Whether you agree or disagree with the logic or the majority opinion, PPACA is now constitutional. The Supreme Court is the last stop in challenging the law. Or is it?
Justice Roberts in his written opinion opened the door for an appeal when he wrote, “…the Court does not express any opinion on the wisdom of the Affordable Care Act. Under the Constitution, that judgment is reserved to the people.”
He provided a reminder that the people are the final word, the final appeal, in electing representatives to pass or repeal legislation.
It is also possible that Justice Roberts did another favor for the opponents of the bill. Since PPACA is now officially a tax oriented bill, the repeal process can be handled in the Senate under the Reconciliation rules with agreement from only 51 Senators. The Congressional Budget Office (CBO) is the entity that pronounces on the Congressional use of the Reconciliation process. Initial inquires to the CBO indicated that the reconciliation position is entirely reasonable and would be the avenue for legislative repeal.
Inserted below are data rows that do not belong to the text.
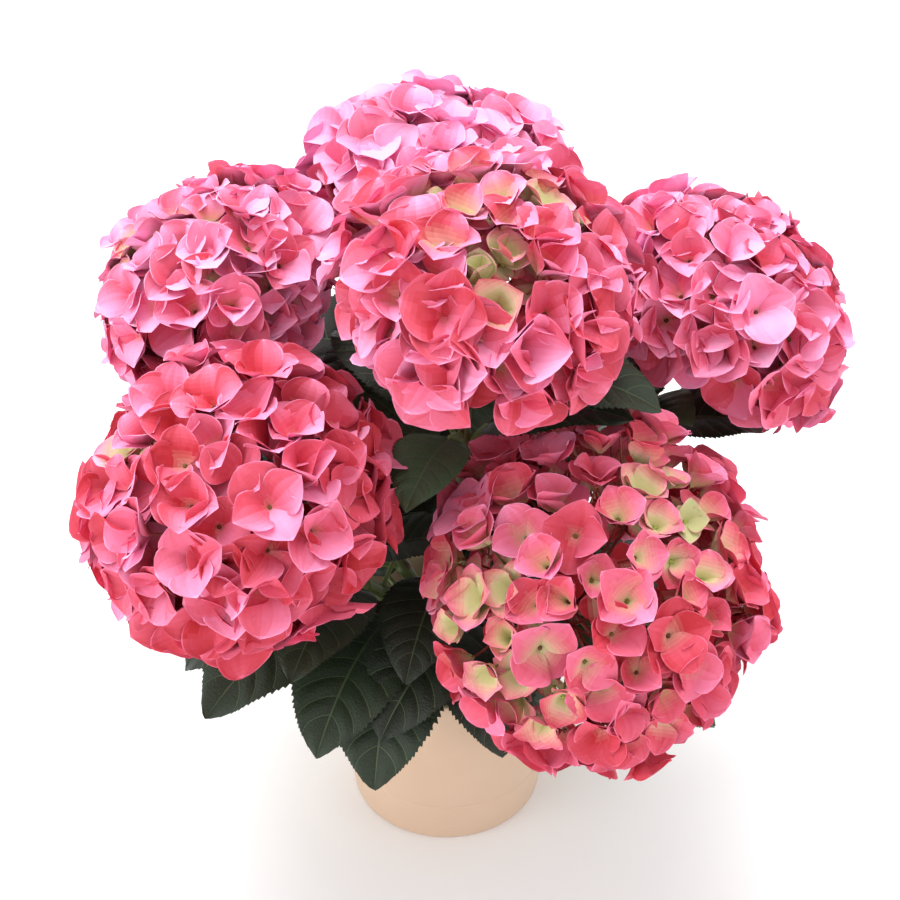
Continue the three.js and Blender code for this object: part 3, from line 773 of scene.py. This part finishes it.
def pressed(florets, floret, azimuth, length, steep):
    """How steeply each sepal stands once its neighbours have pressed on it.

    It lies open over a lower floret, slides under a higher one, and stands up against an equal.
    """
    centre, rank = florets["centre"], florets["rank"]
    e1, e2, facing = (florets[name][floret] for name in ("e1", "e2", "facing"))
    ahead = turned(azimuth[:, None], e1, e2)
    offset = centre[None] - centre[floret][:, None]
    forward = (offset * ahead[:, None]).sum(-1)
    aside = (offset * np.cross(facing, ahead)[:, None]).sum(-1)
    higher = (offset * facing[:, None]).sum(-1) / PRESS["level"]
    higher = higher + (rank[None] - rank[floret][:, None]) * PRESS["rank"]
    # How long a flat sepal may be before it meets the plane half way to each neighbour.
    at_least_1 = np.maximum(forward, 1.0)
    free = (at_least_1**2 + aside**2) / (2 * at_least_1)
    apart = np.linalg.norm(offset, axis=-1)
    counts = (forward > 2) & (apart > 1) & (apart < PRESS["far"]) & ~florets["inner"][None]
    free = np.where(counts, free, 99.0)
    nearest_one = np.arange(len(floret)), np.argmin(free, axis=1)
    free, higher = free[nearest_one], higher[nearest_one]
    stand = np.arccos(np.clip((free + PRESS["gap"]) / length, 0.42, 1))
    equal = np.exp(-((higher / PRESS["equal"]) ** 2))
    under = ease(higher / PRESS["higher"])
    open_angle = steep * (1 - PRESS["slide"] * under * (1 - equal))
    return open_angle + np.maximum(0, stand - open_angle) * equal


def placed(florets, which, x, y, z):
    """Points given in the frames of the florets that they belong to."""
    centre, e1, e2, facing = (
        florets[name][which][:, None, None, :] for name in ("centre", "e1", "e2", "facing")
    )
    return centre + x[..., None] * e1 + y[..., None] * e2 + z[..., None] * facing


def sepals_of(florets, number):
    """A bloom's sepals, four or five to a floret, with their places in it and their numbers."""
    count = np.where(chance(number, florets["i"], 11) > 0.9, 5, 4)
    floret = np.repeat(np.arange(len(count)), count)
    place = np.concatenate([np.arange(c) for c in count])
    key = florets["i"][floret] * 7 + place
    return dict(floret=floret, place=place, count=count[floret], key=key, seed=number + 20)


def luck(sepals, code):
    return chance(sepals["seed"], sepals["key"], code)


def vary(sepals, code, most):
    return spread(sepals["seed"], sepals["key"], code, most)


def sepal_grids(florets, sepals, number, cup):
    """Each sepal's grid of points, in rows from its base to its tip."""
    floret, place, count = sepals["floret"], sepals["place"], sepals["count"]
    young = florets["young"][floret]
    length = florets["width"][floret] / 2 * (1 + vary(sepals, 1, 0.07))
    wide = (1.02 + vary(sepals, 2, 0.09)) * np.where(count == 5, 0.84, 1)
    azimuth = florets["spin"][floret] + 2 * np.pi * place / count + vary(sepals, 9, 0.07)
    own_cup = cup * (1 + spread(number, florets["i"], 12, 0.4)) + 20 * florets["young"]
    own_cup = np.radians(own_cup[floret] + vary(sepals, 3, 8))
    upper = place % 2
    steep = pressed(florets, floret, azimuth, length, own_cup) + math.radians(3.5) * upper
    relax = 0.35 + 0.6 * luck(sepals, 4) - 0.2 * young
    hollow = 0.375 * np.tan(np.minimum(steep * (1 - 0.5 * relax), 1.1)) + 0.16 * luck(sepals, 5)
    pointed = np.clip(0.1 + 0.8 * luck(sepals, 14) + 0.5 * young, 0, 1)
    phase = luck(sepals, 8) * 2 * np.pi
    start = (steep * (1 + 0.5 * relax))[EACH]
    bend = 1.15 * relax[EACH]
    length, wide, azimuth, upper, hollow, pointed, phase, twist, wave = (
        value[EACH]
        for value in (
            length, wide, azimuth, upper, hollow, pointed, phase,
            vary(sepals, 6, 0.16), 0.03 + 0.06 * luck(sepals, 7),
        )
    )

    s, u = OUTLINE_S[None, :, None], SEPAL_U[None, None, :]
    step = np.diff(OUTLINE_S, prepend=0)[None, :, None]
    # Bent up at the base, and straighter or turned down again towards the tip.
    angle = start * (1 - bend * s)
    middle = start * (1 - bend * (s - step / 2))
    out = length * np.cumsum(step * np.cos(middle), axis=1) + 0.8
    rise = length * np.cumsum(step * np.sin(middle), axis=1) + 0.6 * upper
    outline = OUTLINE_ROUND[None, :, None] * (1 - pointed) + OUTLINE_RHOMB[None, :, None] * pointed
    half = length * wide * outline * (1 + 0.03 * np.sin(9 * s + phase + 2 * u))
    ripple = np.sin(9 * s + phase + 1.9 * np.sign(u)) * np.sin(np.pi * s) ** 0.5
    ripple = wave * length * np.abs(u) ** 3 * ripple
    ridge = 0.24 * np.where(np.arange(len(SEPAL_U)) % 2, -1, 1) * np.sin(np.pi * s) ** 0.6
    raised = half * (hollow * u**2 + twist * u * s) + ripple - ridge
    x = out - raised * np.sin(angle)
    y = u * half * (1 - 0.22 * hollow)
    z = rise + raised * np.cos(angle)
    cos, sin = np.cos(azimuth), np.sin(azimuth)
    return placed(florets, floret, x * cos - y * sin, x * sin + y * cos, z)


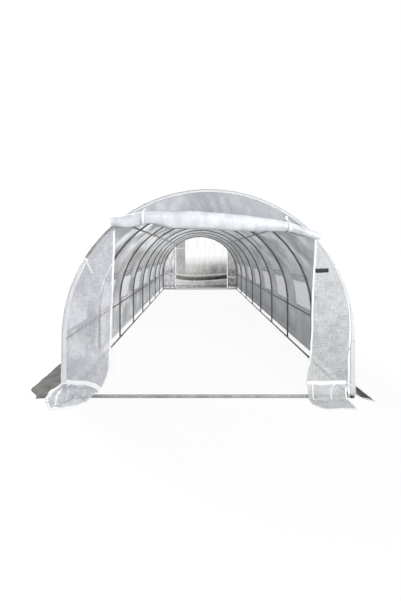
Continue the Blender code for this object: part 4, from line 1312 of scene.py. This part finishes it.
def makeFrameFittings():
    bolts, collars = [], []
    for kind in ("base_rail", "middle_rail", "purlin"):
        for hand, side in hands:
            centre = np.array(middleOf(f"{kind}_{hand}"))
            low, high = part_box(f"{kind}_{hand}")
            inward, size = np.array([-side, 0.0, 0.0]), high.x - low.x
            if kind == "purlin":
                inward, size = -np.array([centre[0], 0, centre[2] - springHeight]), fittings["purlinSize"]
                inward = inward / np.linalg.norm(inward)
            for hoop in hoopPlaces:
                bolts += boltPatches(np.array([centre[0], hoop, centre[2]]) + inward * size / 2, inward)
            collars += [collarPatch(centre, hoop, inward, size / 2 * 1.09 + 0.0006)
                        for hoop in hoopPlaces[1:-1]]
    for hand, side in hands:
        leg = np.array([side * hoopRadius, 0, fittings["jointBolt"]])
        inward, outward = np.array([-side, 0.0, 0.0]), np.array([0.0, -1.0, 0.0])
        for hoop in hoopPlaces:
            bolts += boltPatches(leg + [0, hoop, 0] + inward * tubeSize / 2, inward)
        bolts += boltPatches(leg + [0, hoopPlaces[0] - tubeSize / 2, 0], outward)
    makePiece("rail_bolts", bolts, boltSteel, "frame_and_cover", smooth=False)
    makePiece("rail_joint_collars", collars, tubeSteel, "frame_and_cover")


makeFrameFittings()
print("frame finished")


# Floor, light and camera

studio = {
    "floor": 60, "floorDrop": 0.0005, "floorGrey": "#B9B9B9", "floorPale": "#F6F6F6", "floorWhite": 0.92,
    "sky": 0.36, "skyColour": "#EEF2F8", "sun": 4.6, "sunTurn": (53, 0, 219), "sunSoft": 26, "fill": 620,
}


def makeFloor():
    mesh = bpy.data.meshes.new("floor")
    corners = [(a * studio["floor"], b * studio["floor"], -studio["floorDrop"])
               for a, b in ((-1, -1), (1, -1), (1, 1), (-1, 1))]
    mesh.from_pydata(corners, [], [(0, 1, 2, 3)])
    floor = bpy.data.objects.new("floor", mesh)
    bpy.context.collection.objects.link(floor)
    paper = newMaterial("white_studio_floor")   # the camera sees it nearly white, with the shadow on it
    seen = addNode(paper, "LightPath", out="Is Camera Ray")
    matt = addNode(paper, "BsdfDiffuse", {"Color": colourOf(studio["floorGrey"])})
    pale = addNode(paper, "BsdfDiffuse", {"Color": colourOf(studio["floorPale"])})
    white = addNode(paper, "Emission", {"Color": (1, 1, 1, 1), "Strength": 1.0})
    shown = addNode(paper, "MixShader", {0: studio["floorWhite"], 1: pale, 2: white})
    both = addNode(paper, "MixShader", {0: seen, 1: matt, 2: shown})
    addNode(paper, "OutputMaterial", {"Surface": both}, None)
    mesh.materials.append(paper)


def makeWorld():
    world = bpy.data.worlds.new("studio")
    bpy.context.scene.world = world
    world.use_nodes = True
    world.node_tree.nodes.clear()
    path = addNode(world, "LightPath", out=None).outputs
    seen = addNode(world, "Math", {0: path["Is Camera Ray"], 1: path["Is Glossy Ray"]}, operation="MAXIMUM")
    seen = addNode(world, "Math", {0: seen, 1: path["Is Transmission Ray"]}, operation="MAXIMUM")
    soft = addNode(world, "Math", {0: 1.0, 1: path["Is Diffuse Ray"]}, operation="SUBTRACT")
    seen = addNode(world, "Math", {0: seen, 1: soft}, operation="MULTIPLY")
    sky = addNode(world, "Background", {"Color": colourOf(studio["skyColour"]), "Strength": studio["sky"]})
    white = addNode(world, "Background", {"Color": (1, 1, 1, 1), "Strength": 1.0})
    both = addNode(world, "MixShader", {0: seen, 1: sky, 2: white})
    addNode(world, "OutputWorld", {"Surface": both}, None)


def addLamp(name, kind, place, turn, energy, **settings):
    lamp = bpy.data.lights.new(name, kind)
    lamp.energy = energy
    for key, value in settings.items():
        setattr(lamp, key, value)
    item = bpy.data.objects.new(name, lamp)
    item.location = place
    item.rotation_euler = [math.radians(a) for a in turn]
    bpy.context.collection.objects.link(item)


makeFloor()
makeWorld()
addLamp("high_left_light", "SUN", (-6, 6, 8), studio["sunTurn"], studio["sun"],
        angle=math.radians(studio["sunSoft"]))
addLamp("front_fill", "AREA", (3.2, -10.5, 4.0), (70, 0, 17), studio["fill"],
        shape="RECTANGLE", size=6, size_y=4)

cameraData = bpy.data.cameras.new("camera")
cameraData.lens = 16.05
cameraData.shift_x, cameraData.shift_y = 0.0058, -0.0807
camera = bpy.data.objects.new("camera", cameraData)
camera.location = (-0.12, -6.76, 1.50)
camera.rotation_euler = (math.radians(90), 0, 0)
bpy.context.collection.objects.link(camera)
bpy.context.scene.camera = camera
bpy.context.scene.view_settings.view_transform = "Standard"
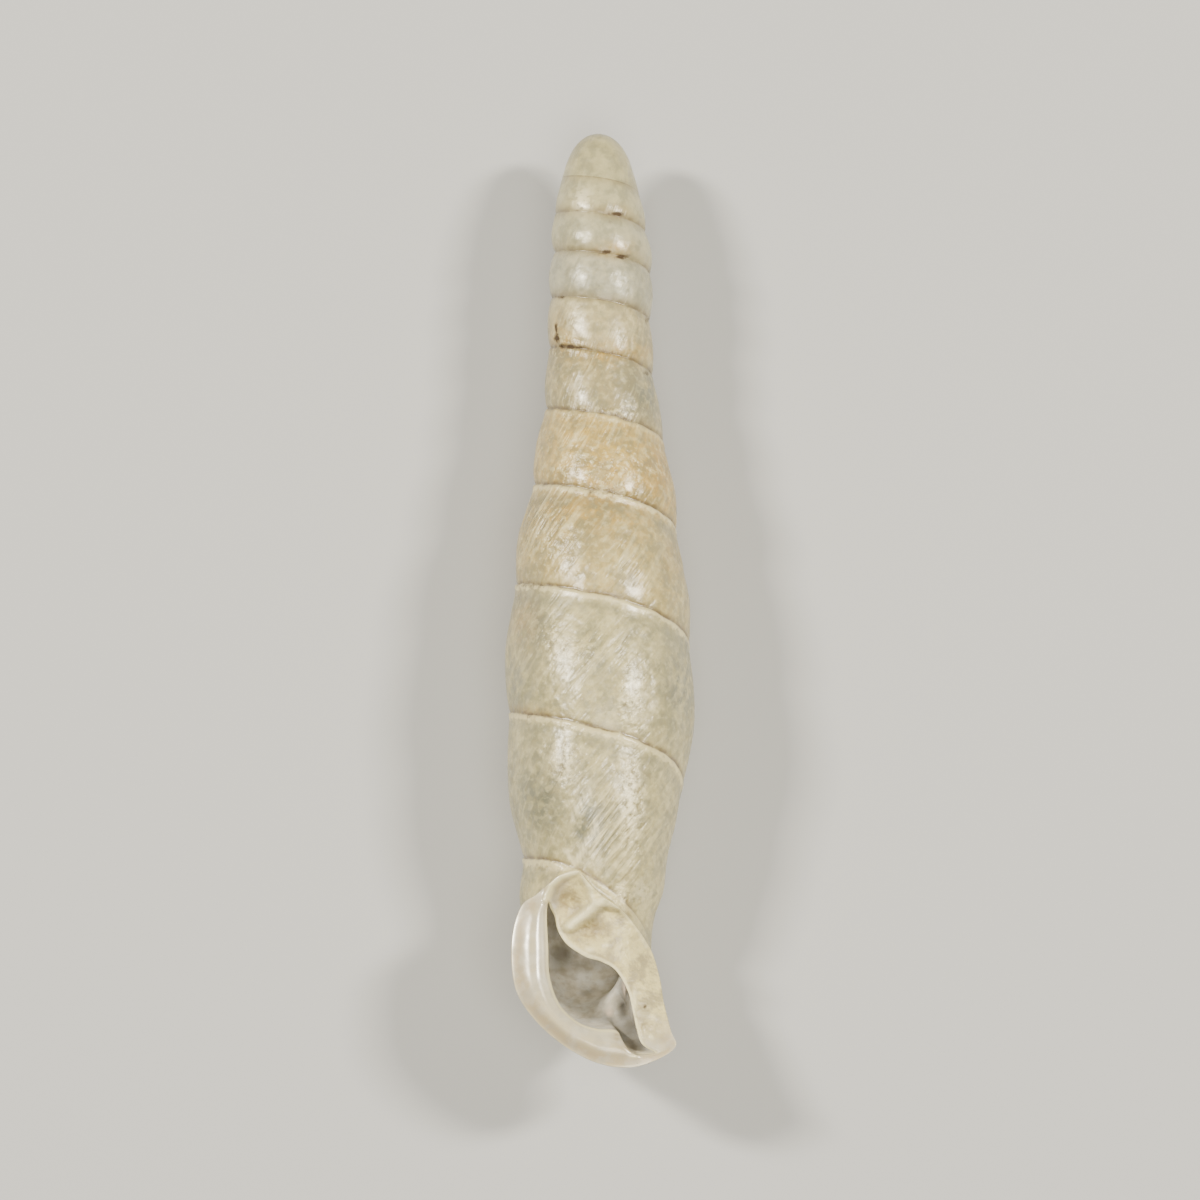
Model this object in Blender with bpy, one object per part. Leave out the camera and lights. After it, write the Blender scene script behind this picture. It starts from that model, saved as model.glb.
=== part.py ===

However, it would take a political trifecta. The Republicans would have to retain control of the House of Representatives, win at least 50 seats in the Senate, and win the presidency.
For anyone who thinks the Supreme Court has ended the debate on PPACA, they are mistaken. The economy will be the leading issue in the November 2012 election, but health care is 17 percent of the economy and the costs and mandates associated with PPACA have and will affect jobs and job growth in the economy.
In the end, as Chief Justice Roberts stated, ”We do not consider whether the Act embodies sound policies. That judgment is entrusted to the Nation’s elected leaders.”
This November the voters will decide the fate of PPACA. There is a court higher than the Supreme Court. It is the court of public opinion and action that will determine the fate of PPACA not opinion of five justices.